Interest rates on borrowings under the Credit Agreement will be based on prevailing interest rates as described in the Credit Agreement and the credit ratings of Spectra Energy Capital. The Credit Agreement matures on December 26, 2015. Spectra Energy has guaranteed Spectra Energy Capital’s obligation to repay its borrowings under the Credit Agreement. To the extent the commitments were not fully utilized on the Closing Date, Spectra Energy Capital may make term loan borrowings on no more than four occasions until the earliest of (i) the date the commitments are fully utilized, (ii) March 1, 2013 or (iii) the date the undrawn commitments are terminated, whether voluntarily by Spectra Energy Capital or otherwise.

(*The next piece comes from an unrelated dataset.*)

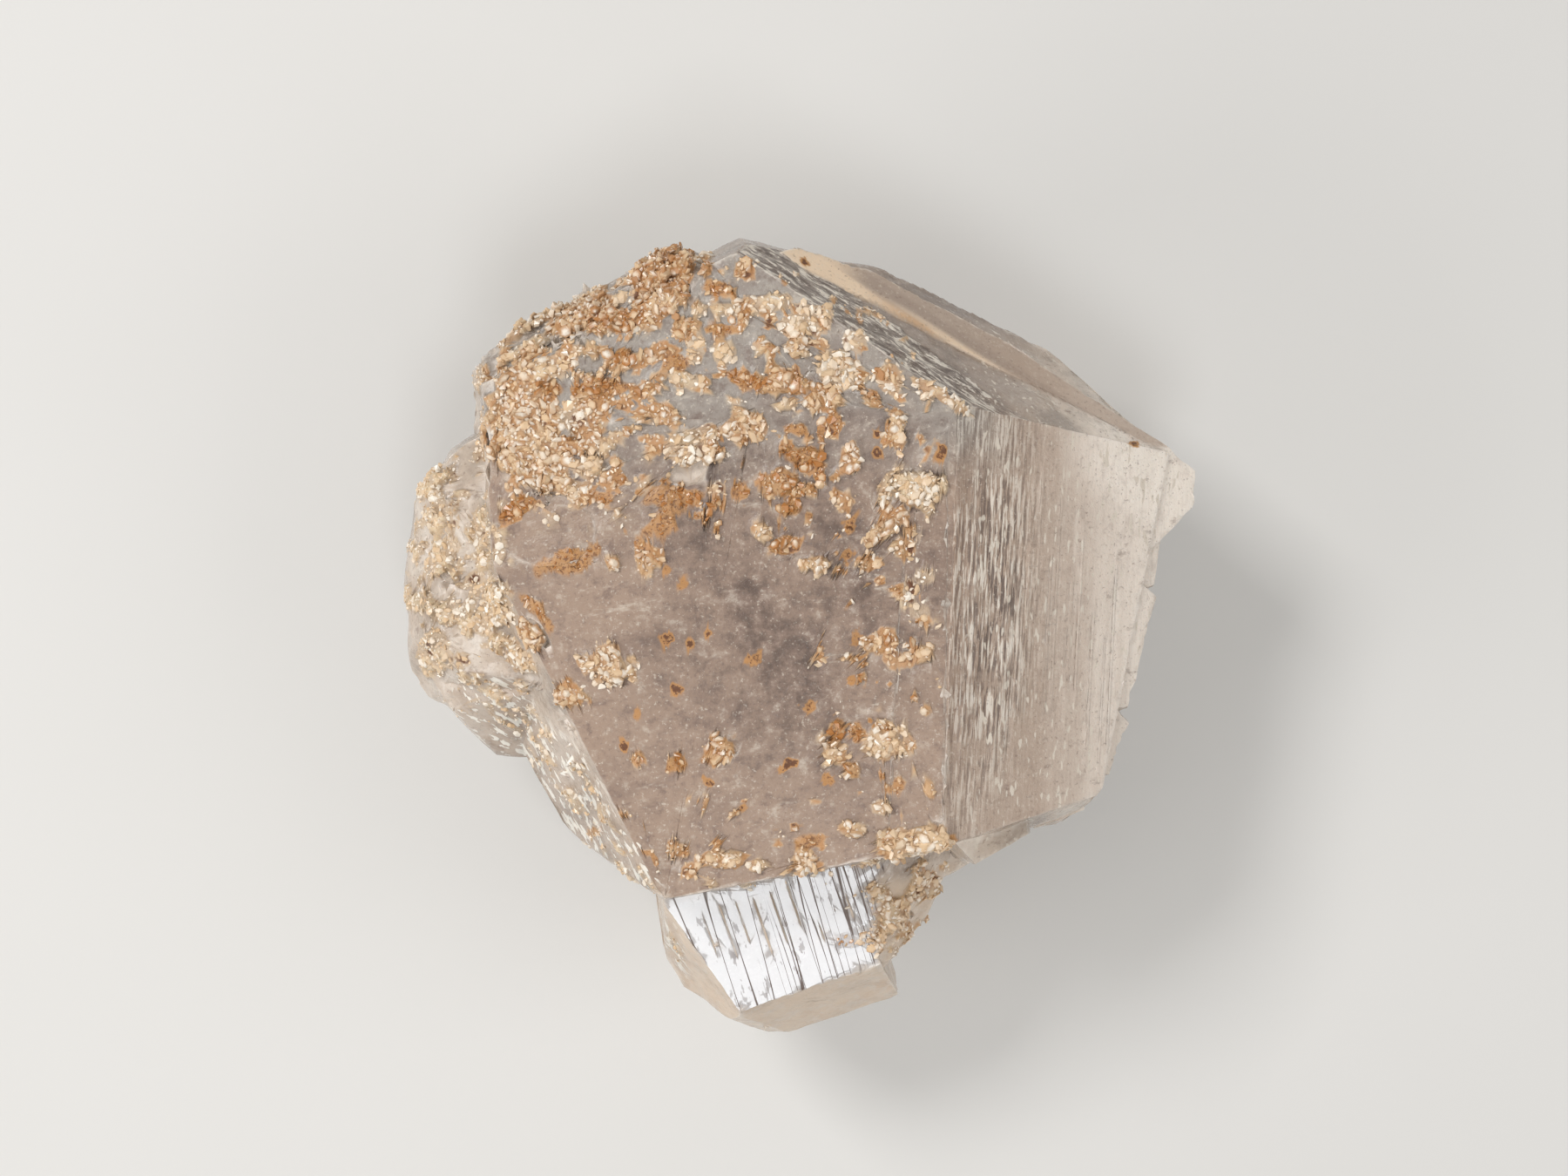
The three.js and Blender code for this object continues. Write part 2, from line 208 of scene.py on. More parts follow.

The Credit Agreement contains customary representations, warranties and covenants, including, without limitation, a covenant to maintain Spectra Energy Capital’s direct or indirect ownership of Texas Eastern Transmission, LP and Algonquin Gas Transmission, LLC, limitations on the creation of liens on the assets of Spectra Energy, Spectra Energy Capital and certain subsidiaries of Spectra Energy Capital, limitations on mergers or the sale of all or substantially all of the assets of Spectra Energy, Spectra Energy Capital or certain subsidiaries of Spectra Energy Capital and limitations on certain transactions with affiliates. Spectra Energy Capital and Spectra Energy have each agreed to maintain a ratio of consolidated indebtedness to consolidated capitalization, as defined in the Credit Agreement, of no greater than 65%, measured at the end of each fiscal quarter. Upon the occurrence of certain events of default, Spectra Energy Capital’s obligations under the Credit Agreement may be accelerated. Such events of default include payment defaults to lenders under the Credit Agreement, covenant defaults and other customary defaults.

The Credit Agreement provides that proceeds from borrowings under the Credit Agreement may be used for Spectra Energy Capital’s and its subsidiaries’ general corporate purposes, including acquisitions and to refinance existing indebtedness.

Certain of the lenders under the Credit Agreement and their respective affiliates perform various financial advisory, investment banking and commercial banking services from time to time for Spectra Energy, Spectra Energy Capital and their affiliates, for which they received or will receive customary fees and expense reimbursement.

The foregoing description of the Credit Agreement is qualified in its entirety by reference to the Credit Agreement, a copy of which is filed herewith as Exhibit 10.1 and is incorporated herein by reference.

 

Item 2.03 Creation of a Direct Financial Obligation or an Obligation under an Off-Balance Sheet Arrangement of a Registrant.

The information set forth under Item 1.01 above is hereby incorporated into this Item 2.03 by reference.

 

Item 9.01 Financial Statements and Exhibits.

(d) Exhibits

 

10.1    Credit Agreement, dated as of December 26, 2012, among Spectra Energy Capital, LLC, as Borrower, Spectra Energy Corp, as Parent, the Initial Lenders named therein and Bank of America, N.A., as Administrative Agent.


SIGNATURE

Pursuant to the requirements of the Securities Exchange Act of 1934, the registrant has duly caused this report to be signed on its behalf by the undersigned hereunto duly authorized.

 

SPECTRA ENERGY CORP

/s/ Guy G. Buckley

Guy G. Buckley

Treasurer

Date: January 2, 2013


EXHIBIT INDEX

 

Exhibit
Number

  

Exhibit

10.1    Credit Agreement, dated as of December 26, 2012, among Spectra Energy Capital, LLC, as Borrower, Spectra Energy Corp, as Parent, the Initial Lenders named therein and Bank of America, N.A., as Administrative Agent.